Sonic (S) : la renaissance de Fantom (FTM) ou un simple mirage ?
28 février 2025

Le marché des layer 1 évolue rapidement : les tendances se succèdent, les capitaux migrent et l’intérêt des investisseurs suit des cycles imprévisibles. Après une longue période de désillusion, Fantom renaît sous le nom de Sonic et rebondit grâce à une refonte stratégique et au retour d’Andre Cronje, figure clé de la DeFi. Au-delà du narratif attractif et d’un système de points pour un airdrop, Sonic a-t-il réellement les fondamentaux pour s’imposer durablement ? Cette analyse explore les forces et faiblesses de Sonic face à la concurrence, en évaluant les catalyseurs, les risques et les enjeux autour de cette montée en puissance.
L’histoire du Fantom devenu Sonic
Pendant longtemps, Fantom (FTM) a été un acteur majeur de l’écosystème de la finance décentralisée (DeFi). La blockchain avait réussi à se démarquer dans la bataille des layer 1 grâce à sa compatibilité EVM et ses frais réduits, attirant ainsi une large communauté d’utilisateurs et de développeurs.
Entre 2020 et début 2022, la TVL de Fantom avait explosé pour atteindre plusieurs milliards de dollars, en grande partie grâce aux innovations apportées par le fondateur, Andre Cronje, l’un des pionniers et figures les plus influentes du secteur de la DeFi.
Néanmoins, le précédent bear market a freiné l’ascension de Fantom. Que cela soit en raison du départ d’Andre Cronje, du désintérêt des utilisateurs pour la DeFi, de l’effondrement de certains protocole, du manque de stablecoins natifs ou de l’émergence de solutions concurrentes et beaucoup plus en tendance : Fantom a perdu progressivement son attractivité et son activité.
Face à ce constat, le rebranding en Sonic a été une nécessité plus qu’un choix. En 2024, l’équipe a pris le pari de pivoter d’une blockchain simplement rapide et peu coûteuse vers une architecture complètement repensée, avec une exécution parallèle, une intégration native des stablecoins, un modèle économique repensé et un écosystème de nouveau attractif pour les développeurs.
Architecture et technologie de Sonic
Avec le passage de Fantom à Sonic, la blockchain n’a pas seulement changé de nom.

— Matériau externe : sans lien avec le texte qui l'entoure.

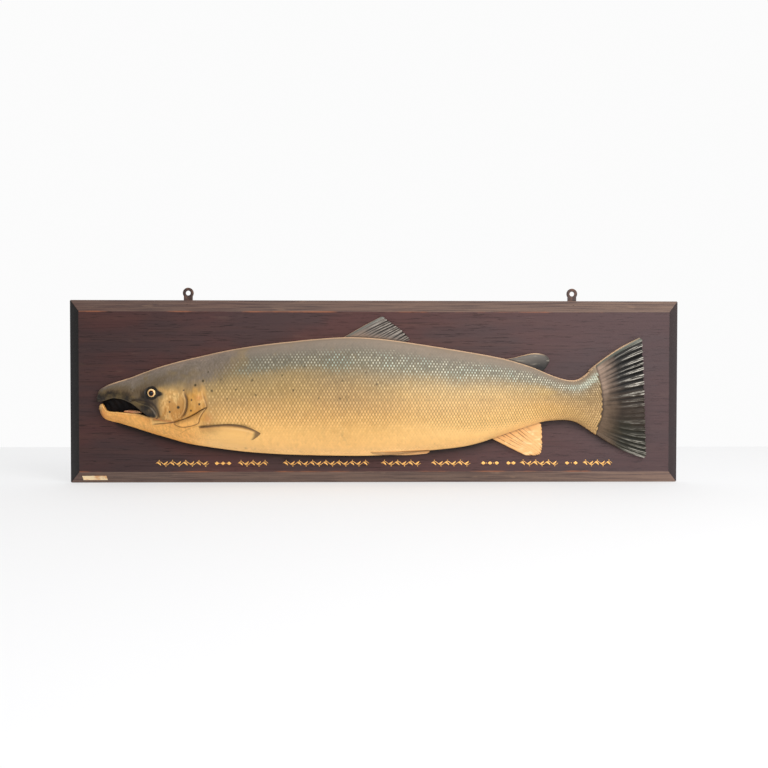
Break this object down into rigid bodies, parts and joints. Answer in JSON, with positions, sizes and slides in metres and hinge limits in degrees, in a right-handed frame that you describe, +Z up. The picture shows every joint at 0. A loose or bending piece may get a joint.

Elle s’est également dotée d’une nouvelle architecture adaptée aux besoin des applications de DeFi modernes. L’objectif est clair : proposer une blockchain ultra-performante, compétitive et attractive pour les développeurs et les utilisateurs.
Les éléments clés à retenir
- Nouvelle infrastructure : Sonic n’est plus une simple blockchain rapide, mais un Layer 1 optimisé avec exécution parallèle des transactions (10 000 TPS), une finalité rapide (720 ms) et des coûts par transaction inférieurs à 0,01 dollar.
- Refonte du modèle économique : introduction d’un Gas Fee Monetization Program, permettant aux développeurs de capter jusqu’à 90 % des frais de transaction, une approche unique par rapport aux autres EVM.
- Bridging sécurisé : déploiement de Sonic Gateway, un bridge Ethereum avec un fail-safe de 14 jours, pour éviter les catastrophes de liquidité vécues avec Multichain.
- Intégration native des stablecoins : collaboration avec Circle et Wormhole pour garantir une liquidité fiable sur le réseau.
- Retour d’Andre Cronje : figure emblématique de la DeFi, qui joue un rôle clé dans la construction et la supervision de la nouvelle histoire de Sonic.
Un L1 ultra-performant
Sonic est une blockchain qui s’inscrit dans la catégorie des layer 1 ultra rapide et performante. Le réseau promet une capacité de traitement de 10 000 TPS, une finalité de transactions de 720 ms et des frais de réseau inférieurs à 0,01 dollar.
Ces performances sont assurés grâce à un changement majeur : l’introduction d’un moteur d’exécution parallèle des transactions. D’une certaine manière, Sonic est plutôt un Directed Acyclic Graph (DAG) qu’une blockchain traditionnelle. Ce choix technologique permet une optimisation des transactions et améliore leur rapidité de traitement.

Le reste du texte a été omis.